The mod operation at line 40, floating point to integer conversion at line 50, and interpolation at line 90 are computationally expensive (line 90 shows linear interpolation, and quadratic is more expensive). Further, floating point multiplies in the interpolation must wait for the outcome of the corresponding table lookups, and table lookups must wait for the conversion. We believe that this chain of dependencies may leave the CPU underutilized. Another bottleneck may be high rate of cache misses.

Characterizing and Optimizing the Performance

In our initial study, we would like to understand better the bottlenecks in the above-described program. We would like to experiment with various table sizes, and various level of interpolation quality (e.g., none, linear, quadratic), understand the impact of such parameters on the performance.

If our initial hypotheses are true, then CPU is not the bottleneck, and we will attempt to make performance improvements by using simple techniques such as instruction re-ordering and loop unrolling. We are hoping that these simple techniques will eliminate the effects of the critical path, and make the computation CPU bound.

At that stage, we will explore the possibility of using SSE extensions to the Pentium instruction set to further explore any possible performance enhancements. A great deal of research has been done to understand the impact of using MMX / SSE extensions in applications such as image and sound decoding [cite the Usability of MMX / SSE instruction sets to JPEG decoding paper]. We think that sound synthesis applications potentially benefit from such enhancements.

Schedule

There are 6 weeks available till the deadline (excluding Thanksgiving, and allowing for some schedule slippage). We will distribute the available time as follows:

Weeks 1 and 2:

1.1. Install, learn to use V-Tune, and Visual Studio Profiler,

1.2. Learn how to interpret V-Tune data,

1.3. Obtain and modify music synthesis code,

1.4. Run experiments, take measurements, interpret data,

Weeks 3 and 4:

2.1. Interpret the results of the initial experiments,

2.2. Optimize (non-SSE),

2.3. Run experiments again,

Iterate the above, if needed.

In parallel, pursue the following thread:

2.4. Learn SSE,

2.5. Install, learn Quexal,

2.6. Start writing SSE-enhanced code for the algorithm,

In a separate section, we will report what we plan to have achieved by milestone.

Week 5:

5.1. Continue optimizing the SSE-enhanced version,

5.2. Run experiments,

5.3. Interpret,

Possibly iterate over the above 3.

5.4. Begin analysis of the findings,

Week 6:

6.1. Finalize analysis

6.2. Summarize experiment results,

6.3. Write-up report,

6.4. Prepare poster,

Milestone Deliverable

We plan to report findings from the initial experiments. This will help us identify bottlenecks in un-enhanced code. Report results from the initial optimizations (quick-hits). Report preliminary progress on SSE-enhancement of the code.

Resources

Pentium III workstations – available,

Source code to be analyzed – available,

Tools:

Performance analysis: V-Tune, Visual Studio Profiler, available,

Development: Quexal – need to be procured,

We may need guidance on learning how to use the performance tool and analyze results.

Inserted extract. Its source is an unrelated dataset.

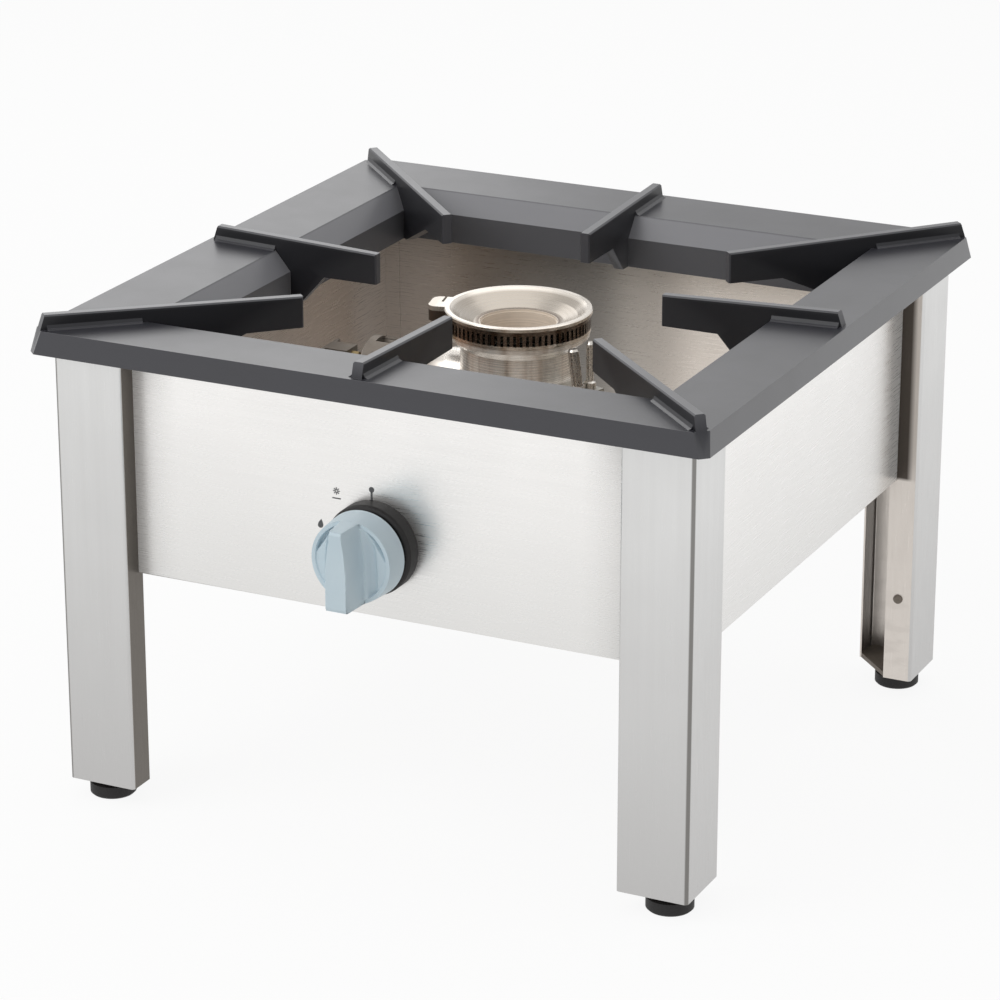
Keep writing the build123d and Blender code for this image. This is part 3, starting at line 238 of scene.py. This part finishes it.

We need to speak with faculty in signal processing to better interpret data as we get it.

We hope we can get help from Architecture faculty and students, if needed. Also, we hope to leverage on the experience of the past projects, who have done similar analysis.

Work Done so Far

Spoken to Prof. Roger Dannenberg to understand problem better,
Gotten sign-off from Prof. Goldstein,
Read significant number of past projects on similar topics. This helped us identify tools and get an idea of plan of attack,
Read literature on using waveform tables for a music synthesizer,
Searched for tools and documentation on SSE and performance analysis,

Related Literature

Moore, F. R. 1977. Table lookup noise for sinusoidal digital oscillators. Computer Music Journal 1(2), pp26-29. Reprinted in C. Roads and J. Strawn, eds. 1985. Foundations of Computer Music. MIT Press. pp. 326-334.

Dannenberg, ``Interpolation Error in Waveform Table Lookup,'' in Proceedings of the 1998 International Computer Music Conference, (1998), pp 240-243.

Barbic, Rosencrantz, Potetz: Investigating The Utility of MMX/SSE Instruction Sets Now And In The Future. A Course Project for CMU CS-740, Fall 2001.